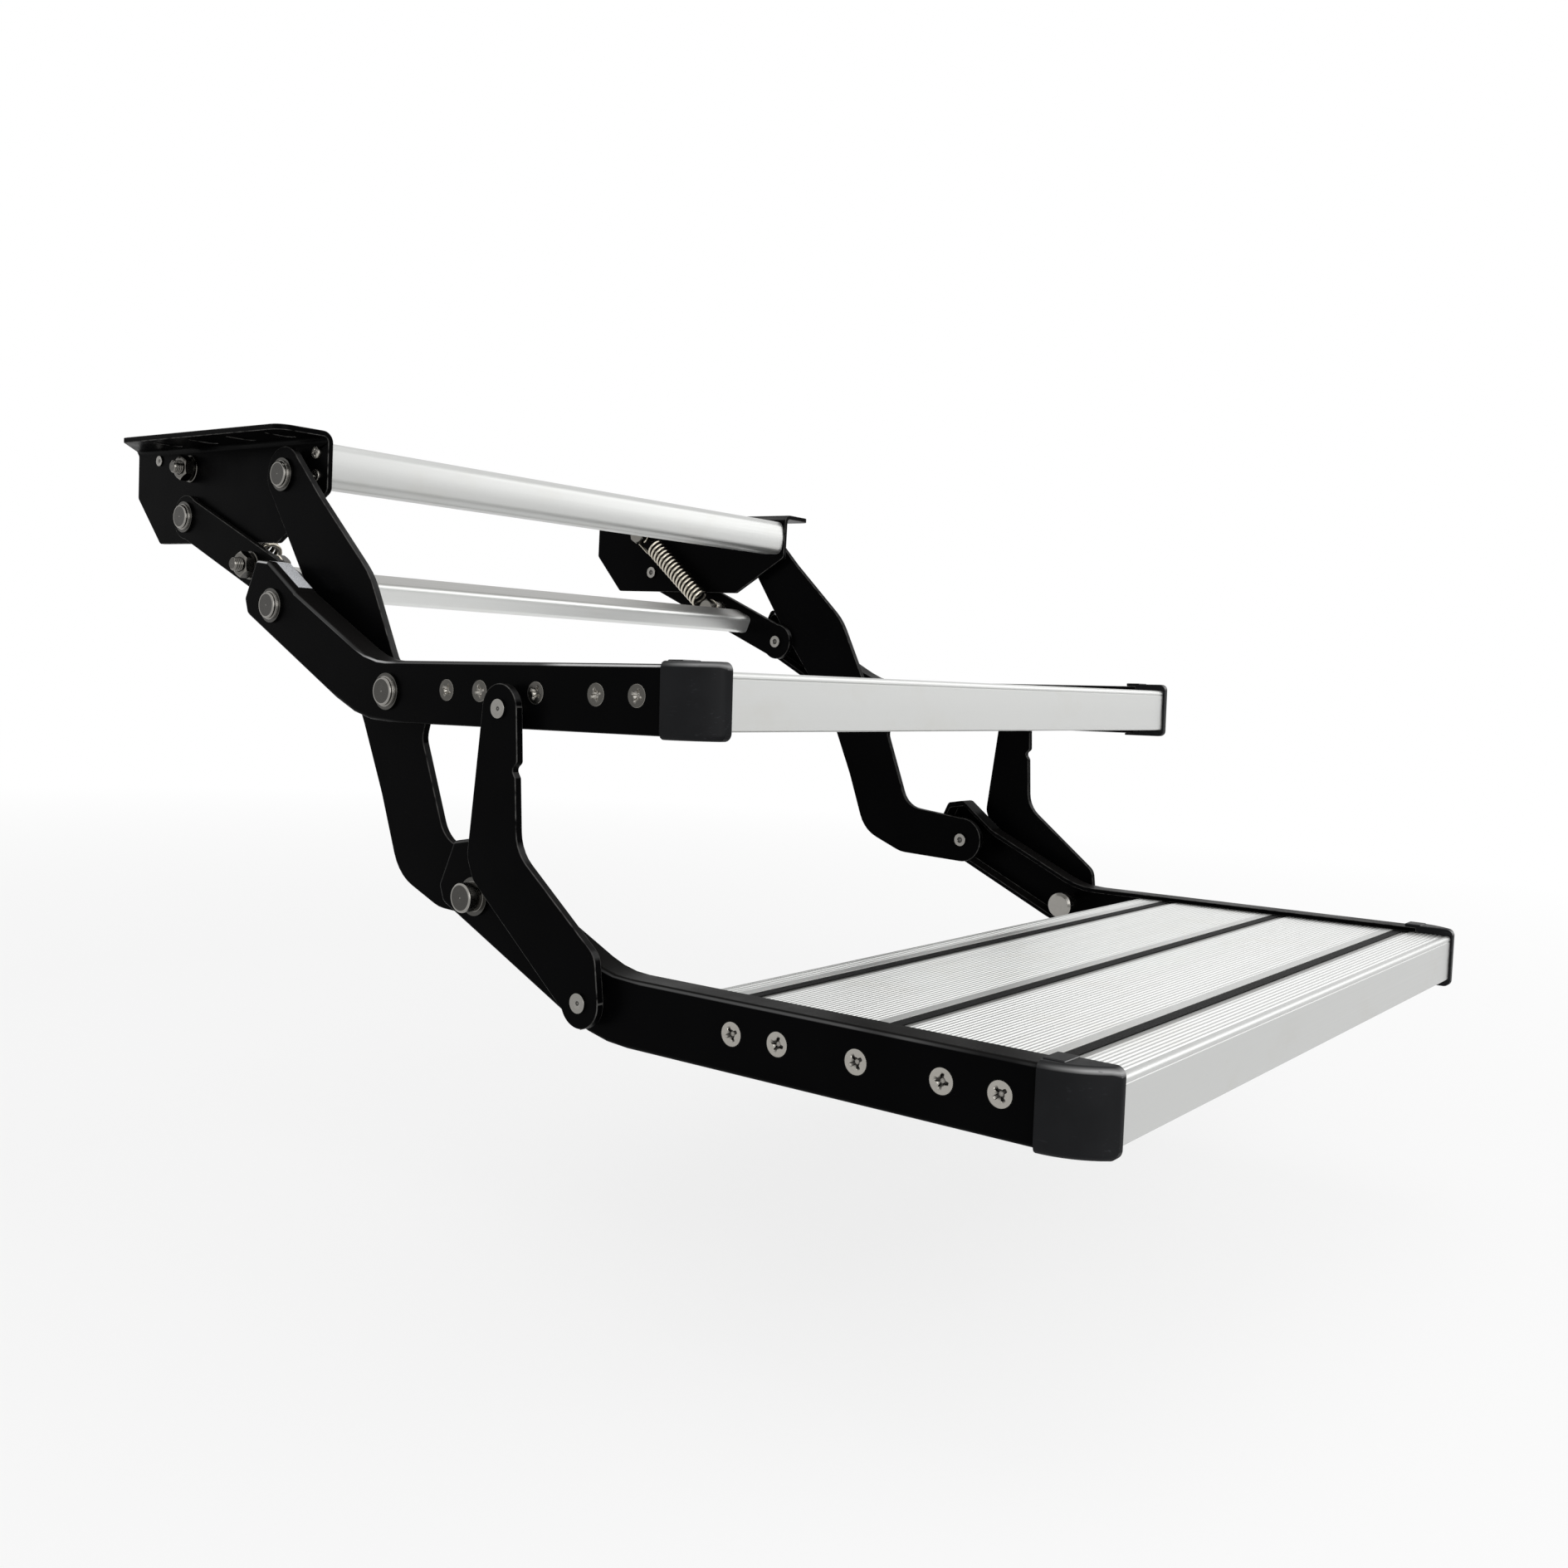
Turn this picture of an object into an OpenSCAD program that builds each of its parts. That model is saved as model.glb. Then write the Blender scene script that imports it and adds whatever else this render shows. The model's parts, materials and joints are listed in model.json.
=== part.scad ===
// Double pull-out entrance step for a caravan, shown pulled out.
// X runs across the step, -Y points away from the caravan, +Z is up.
// The origin lies midway between the two brackets, on the top face of their flanges.

/* [Step frames] */
// Width over the outer faces of the step frames
frame_width = 604; // [560:1:700]
// Height of the C-shaped step frames
frame_height = 40; // [38:0.5:44]
// Wall of the step frames
frame_wall = 3.5; // [3:0.1:3.8]
// How far the lips of the step frames reach inwards
lip_reach = 19; // [16:0.5:20]
// Upward slope of the upper step towards its front edge, in degrees
upper_slope = 2; // [1.5:0.1:2.5]
// Upward slope of the lower step towards its front edge, in degrees
lower_slope = 1.5; // [0.5:0.1:2]
// From the upper step's pivot to its front edge
upper_reach = 274; // [272:1:290]
// From the lower step's pivot to its front edge
lower_reach = 423; // [412:1:436]
// How far the lower step's frame dips below its pivot
lower_dip = 52; // [48:1:56]
// Radius of the bend between a frame's leg and its straight part
leg_bend = 90; // [70:5:100]

/* [Treads] */
// From the upper step's pivot to the rear of its tread
tread_rear = 24; // [22:1:34]
// Wall of the tread extrusion
tread_wall = 2.2; // [1.8:0.1:2.8]
// Radius of the tread's front edges
tread_nose = 2.5; // [1.5:0.5:3]
// Spacing of the fine ribs on a tread
rib_pitch = 3; // [2.5:0.1:4]
// Depth of the grooves between the fine ribs
rib_depth = 0.8; // [0.4:0.1:1]
// From the tread's front face to the middle of the first grip strip
strip_first = 38; // [30:0.5:42]
// From the middle of the last grip strip to the tread's rear
strip_last = 23; // [20:0.5:34]
// Width of a grip strip
strip_width = 7; // [5:0.5:8]
// Depth of the groove that holds a grip strip
strip_groove = 3.2; // [2.5:0.1:3.6]
// How far a grip strip stays below the tops of the ribs
strip_below = 0.3; // [0.2:0.1:1]
// Width of the smooth land in front of a grip strip
land_width = 5.5; // [4:0.5:7]
// Depth of the smooth land
land_depth = 1; // [0.5:0.1:1.2]
// Width of the smooth ridge behind a grip strip
ridge_width = 7; // [5:0.5:9]
// From the tread's top to the fine line across its front
front_line = 3.3; // [3.2:0.1:9]

/* [End caps] */
// Length of an end cap along the step frame
cap_length = 35; // [30:1:42]
// How far an end cap stands proud of the frame
cap_proud = 1.8; // [1.2:0.1:2.2]
// How far the cap's side has swept in by its front, seen from above
cap_sweep = 16; // [12:0.5:18]
// Height of the small lug on top of the cap's rear edge
cap_lug = 0.7; // [0.5:0.1:1.5]
// Width of the cap on the front of the tread
cap_face = 19; // [17:0.5:21]

/* [Arms and links] */
// Thickness of the main arms
arm_thick = 5; // [4:0.5:5]
// Radius of the main arm's ends
arm_end = 20; // [18:0.5:22]
// Radius of the main arm around the upper step's pivot
arm_lobe = 19.5; // [18:0.5:20]
// Thickness of the rear links
link_thick = 5; // [4:0.5:5]
// Width of the rear links
link_width = 32; // [28:1:34]
// Thickness of the braces between the two steps
brace_thick = 5; // [4:0.5:6]
// Gap between a step frame and its brace
brace_gap = 5.6; // [5.6:0.1:7]
// Radius of the brace's ends
brace_end = 15; // [13:0.5:16]

/* [Pivots] */
// Main arm's pivot on the bracket, towards the rear
arm_back = -67.5; // [-69:0.5:-66]
// Main arm's pivot, above the origin
arm_up = -30.5; // [-32:0.5:-29]
// Rear link's pivot on the bracket, towards the rear
link_back = 71.5; // [69:0.5:74]
// Rear link's pivot, above the origin
link_up = -58; // [-60:0.5:-56]
// Upper step's pivot on the main arm, towards the rear
upper_back = -230; // [-232:0.5:-228]
// Upper step's pivot, above the origin
upper_up = -178; // [-180:0.5:-176]
// Lower step's pivot on the main arm, towards the rear
lower_back = -323; // [-326:0.5:-320]
// Lower step's pivot, above the origin
lower_up = -299; // [-302:0.5:-296]
// Length of a rear link between its pivots
link_length = 182; // [178:0.5:186]
// From the upper step's pivot to the top of the brace
brace_ahead = 120; // [116:1:124]
// How far the top of the brace lies below the middle of the upper frame
brace_below = 8; // [6:0.5:10]
// From the lower step's pivot to the foot of the brace
brace_foot = 114; // [110:1:118]

/* [Brackets] */
// Thickness of the bracket's plate and flange
bracket_thick = 4; // [3:0.5:5]
// Outer radius of the bend between the bracket's plate and flange
bracket_bend = 8; // [6:0.5:9]
// Width of the flange
flange_width = 42.5; // [38:0.5:43]
// Height of the bracket's plate below the top of its flange
bracket_height = 78; // [76:1:84]
// Front edge of the bracket, ahead of the origin
bracket_front = 105; // [103:1:108]
// Rear edge of the bracket's plate, behind the origin
bracket_rear = 154; // [148:1:160]
// Rear end of the flange's outer edge, behind the origin
flange_rear = 106; // [102:1:120]
// Width of the slots in the flange
slot_width = 9; // [7:0.5:10]
// Length of the slots, which run across the flange
slot_length = 22; // [16:1:28]
// Spacing of the slots along the flange
slot_pitch = 50; // [44:1:56]

/* [Cross bars] */
// Height of the front cross bar
bar_height = 32; // [30:0.5:32]
// Depth of the front cross bar
bar_depth = 25; // [24:0.5:25]
// Wall of the cross bars
bar_wall = 2.2; // [1.8:0.1:2.6]
// Front face of the front cross bar, ahead of the origin
bar_front = 104; // [103:0.5:105]
// Top of the front cross bar, below the origin
bar_drop = 7; // [6:0.5:8]
// Width of the flat rear tie bar
tie_width = 25; // [23:0.5:26]
// Thickness of the rear tie bar
tie_thick = 18; // [15:0.5:18]
// Radius of the rear tie bar's corners
tie_corner = 4.5; // [3:0.5:6]
// From the rear link's pivot to the middle of the tie bar
tie_along = 130; // [128:0.5:132]

/* [Pins and fasteners] */
// Diameter of the pivot pins
pin_d = 10; // [8:0.5:11]
// Diameter of a pivot pin's head
pin_head_d = 18.3; // [16:0.1:20]
// Diameter of the washer under a pivot pin's head
pin_washer_d = 24; // [22:0.5:25]
// Thickness of the washer under a pivot pin's head
pin_washer = 2; // [1.5:0.1:2.2]
// Height of a pivot pin's head over its washer
pin_head = 3.3; // [2.5:0.1:3.4]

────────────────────

• WRITTEN EXERCISE
Print the material verbatim, all of it.

• FULL ANSWER
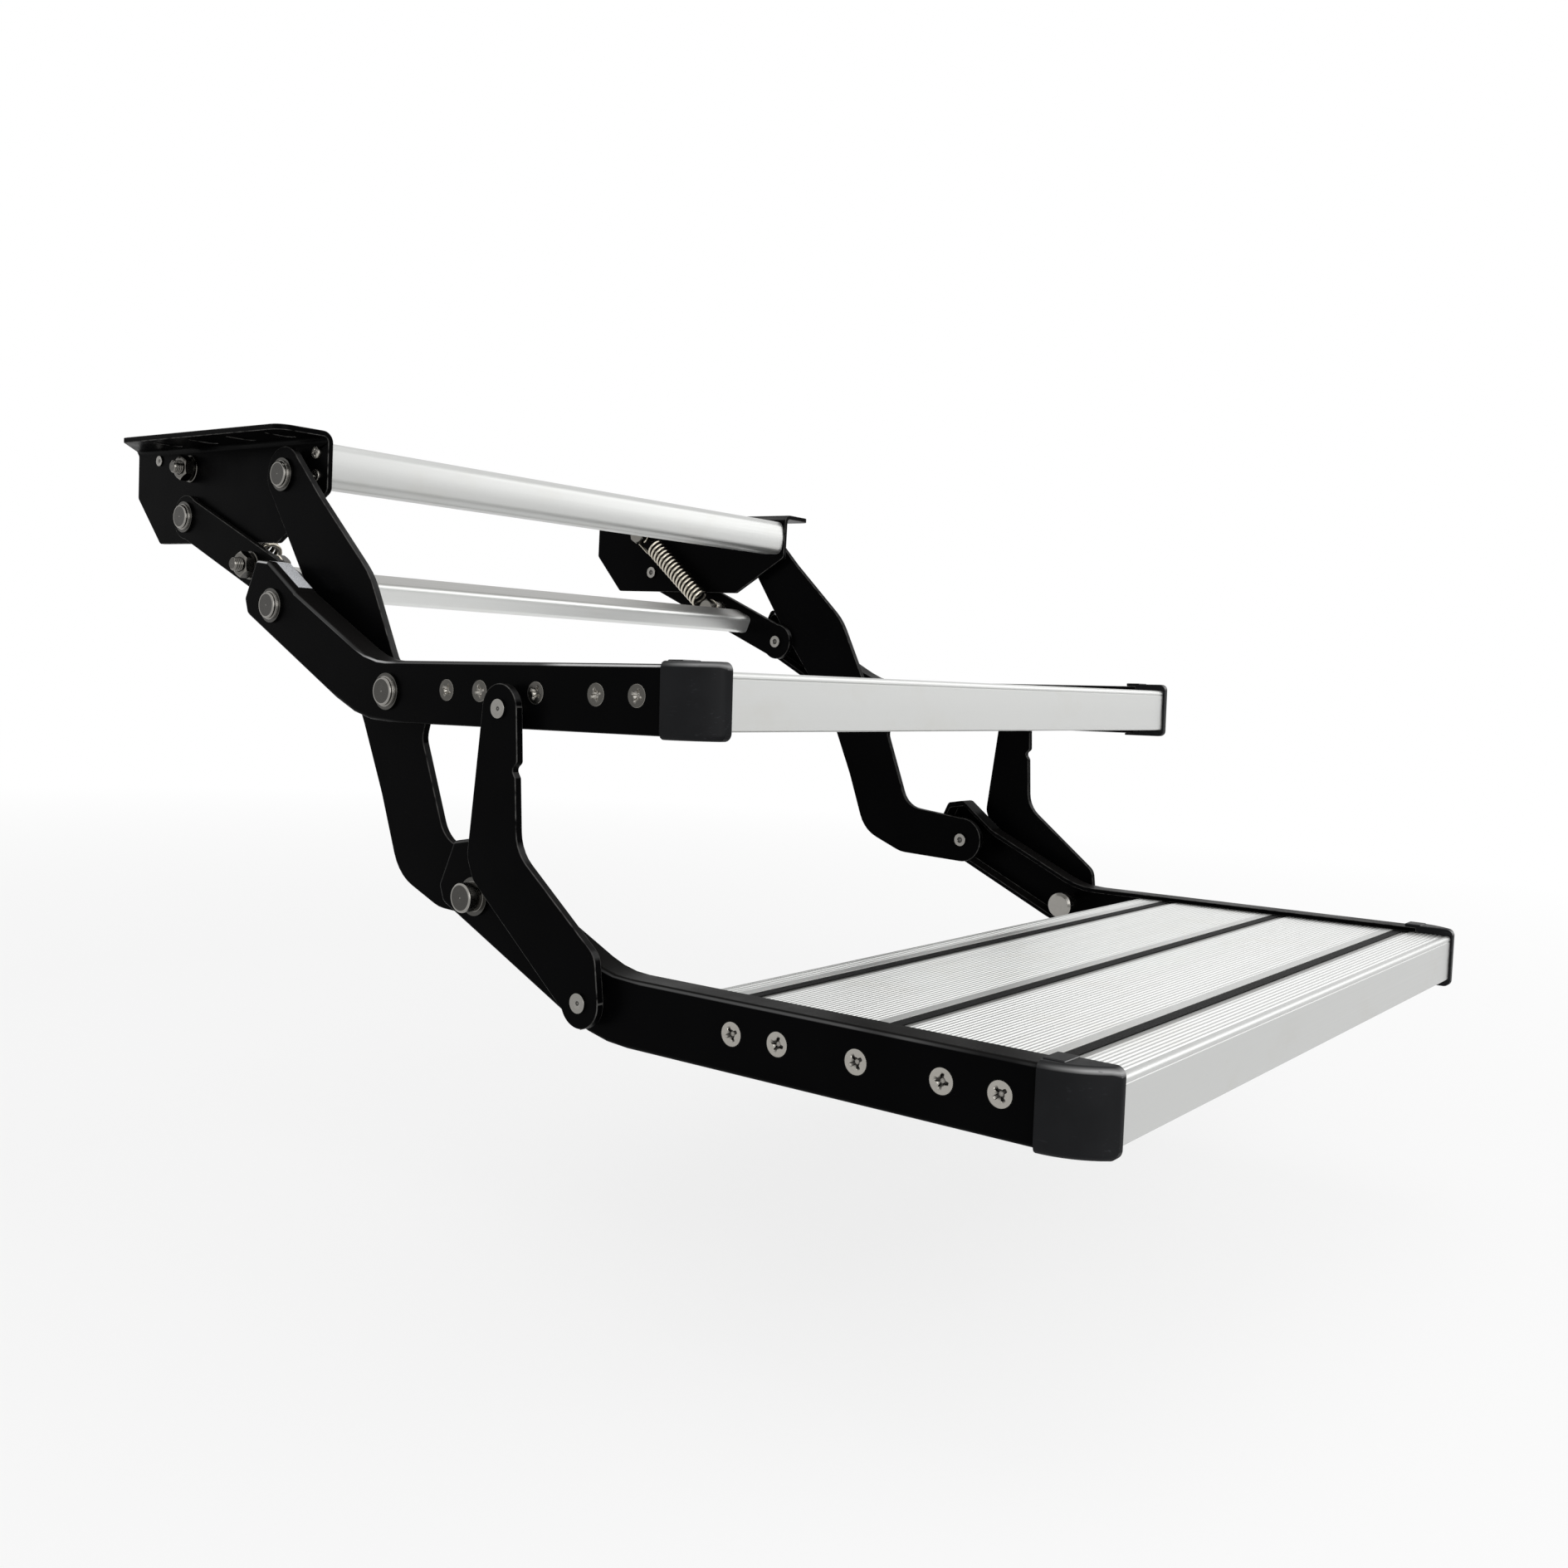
Turn this picture of an object into an OpenSCAD program that builds each of its parts. That model is saved as model.glb. Then write the Blender scene script that imports it and adds whatever else this render shows. The model's parts, materials and joints are listed in model.json.
=== part.scad ===
// Double pull-out entrance step for a caravan, shown pulled out.
// X runs across the step, -Y points away from the caravan, +Z is up.
// The origin lies midway between the two brackets, on the top face of their flanges.

/* [Step frames] */
// Width over the outer faces of the step frames
frame_width = 604; // [560:1:700]
// Height of the C-shaped step frames
frame_height = 40; // [38:0.5:44]
// Wall of the step frames
frame_wall = 3.5; // [3:0.1:3.8]
// How far the lips of the step frames reach inwards
lip_reach = 19; // [16:0.5:20]
// Upward slope of the upper step towards its front edge, in degrees
upper_slope = 2; // [1.5:0.1:2.5]
// Upward slope of the lower step towards its front edge, in degrees
lower_slope = 1.5; // [0.5:0.1:2]
// From the upper step's pivot to its front edge
upper_reach = 274; // [272:1:290]
// From the lower step's pivot to its front edge
lower_reach = 423; // [412:1:436]
// How far the lower step's frame dips below its pivot
lower_dip = 52; // [48:1:56]
// Radius of the bend between a frame's leg and its straight part
leg_bend = 90; // [70:5:100]

/* [Treads] */
// From the upper step's pivot to the rear of its tread
tread_rear = 24; // [22:1:34]
// Wall of the tread extrusion
tread_wall = 2.2; // [1.8:0.1:2.8]
// Radius of the tread's front edges
tread_nose = 2.5; // [1.5:0.5:3]
// Spacing of the fine ribs on a tread
rib_pitch = 3; // [2.5:0.1:4]
// Depth of the grooves between the fine ribs
rib_depth = 0.8; // [0.4:0.1:1]
// From the tread's front face to the middle of the first grip strip
strip_first = 38; // [30:0.5:42]
// From the middle of the last grip strip to the tread's rear
strip_last = 23; // [20:0.5:34]
// Width of a grip strip
strip_width = 7; // [5:0.5:8]
// Depth of the groove that holds a grip strip
strip_groove = 3.2; // [2.5:0.1:3.6]
// How far a grip strip stays below the tops of the ribs
strip_below = 0.3; // [0.2:0.1:1]
// Width of the smooth land in front of a grip strip
land_width = 5.5; // [4:0.5:7]
// Depth of the smooth land
land_depth = 1; // [0.5:0.1:1.2]
// Width of the smooth ridge behind a grip strip
ridge_width = 7; // [5:0.5:9]
// From the tread's top to the fine line across its front
front_line = 3.3; // [3.2:0.1:9]

/* [End caps] */
// Length of an end cap along the step frame
cap_length = 35; // [30:1:42]
// How far an end cap stands proud of the frame
cap_proud = 1.8; // [1.2:0.1:2.2]
// How far the cap's side has swept in by its front, seen from above
cap_sweep = 16; // [12:0.5:18]
// Height of the small lug on top of the cap's rear edge
cap_lug = 0.7; // [0.5:0.1:1.5]
// Width of the cap on the front of the tread
cap_face = 19; // [17:0.5:21]

/* [Arms and links] */
// Thickness of the main arms
arm_thick = 5; // [4:0.5:5]
// Radius of the main arm's ends
arm_end = 20; // [18:0.5:22]
// Radius of the main arm around the upper step's pivot
arm_lobe = 19.5; // [18:0.5:20]
// Thickness of the rear links
link_thick = 5; // [4:0.5:5]
// Width of the rear links
link_width = 32; // [28:1:34]
// Thickness of the braces between the two steps
brace_thick = 5; // [4:0.5:6]
// Gap between a step frame and its brace
brace_gap = 5.6; // [5.6:0.1:7]
// Radius of the brace's ends
brace_end = 15; // [13:0.5:16]

/* [Pivots] */
// Main arm's pivot on the bracket, towards the rear
arm_back = -67.5; // [-69:0.5:-66]
// Main arm's pivot, above the origin
arm_up = -30.5; // [-32:0.5:-29]
// Rear link's pivot on the bracket, towards the rear
link_back = 71.5; // [69:0.5:74]
// Rear link's pivot, above the origin
link_up = -58; // [-60:0.5:-56]
// Upper step's pivot on the main arm, towards the rear
upper_back = -230; // [-232:0.5:-228]
// Upper step's pivot, above the origin
upper_up = -178; // [-180:0.5:-176]
// Lower step's pivot on the main arm, towards the rear
lower_back = -323; // [-326:0.5:-320]
// Lower step's pivot, above the origin
lower_up = -299; // [-302:0.5:-296]
// Length of a rear link between its pivots
link_length = 182; // [178:0.5:186]
// From the upper step's pivot to the top of the brace
brace_ahead = 120; // [116:1:124]
// How far the top of the brace lies below the middle of the upper frame
brace_below = 8; // [6:0.5:10]
// From the lower step's pivot to the foot of the brace
brace_foot = 114; // [110:1:118]

/* [Brackets] */
// Thickness of the bracket's plate and flange
bracket_thick = 4; // [3:0.5:5]
// Outer radius of the bend between the bracket's plate and flange
bracket_bend = 8; // [6:0.5:9]
// Width of the flange
flange_width = 42.5; // [38:0.5:43]
// Height of the bracket's plate below the top of its flange
bracket_height = 78; // [76:1:84]
// Front edge of the bracket, ahead of the origin
bracket_front = 105; // [103:1:108]
// Rear edge of the bracket's plate, behind the origin
bracket_rear = 154; // [148:1:160]
// Rear end of the flange's outer edge, behind the origin
flange_rear = 106; // [102:1:120]
// Width of the slots in the flange
slot_width = 9; // [7:0.5:10]
// Length of the slots, which run across the flange
slot_length = 22; // [16:1:28]
// Spacing of the slots along the flange
slot_pitch = 50; // [44:1:56]

/* [Cross bars] */
// Height of the front cross bar
bar_height = 32; // [30:0.5:32]
// Depth of the front cross bar
bar_depth = 25; // [24:0.5:25]
// Wall of the cross bars
bar_wall = 2.2; // [1.8:0.1:2.6]
// Front face of the front cross bar, ahead of the origin
bar_front = 104; // [103:0.5:105]
// Top of the front cross bar, below the origin
bar_drop = 7; // [6:0.5:8]
// Width of the flat rear tie bar
tie_width = 25; // [23:0.5:26]
// Thickness of the rear tie bar
tie_thick = 18; // [15:0.5:18]
// Radius of the rear tie bar's corners
tie_corner = 4.5; // [3:0.5:6]
// From the rear link's pivot to the middle of the tie bar
tie_along = 130; // [128:0.5:132]

/* [Pins and fasteners] */
// Diameter of the pivot pins
pin_d = 10; // [8:0.5:11]
// Diameter of a pivot pin's head
pin_head_d = 18.3; // [16:0.1:20]
// Diameter of the washer under a pivot pin's head
pin_washer_d = 24; // [22:0.5:25]
// Thickness of the washer under a pivot pin's head
pin_washer = 2; // [1.5:0.1:2.2]
// Height of a pivot pin's head over its washer
pin_head = 3.3; // [2.5:0.1:3.4]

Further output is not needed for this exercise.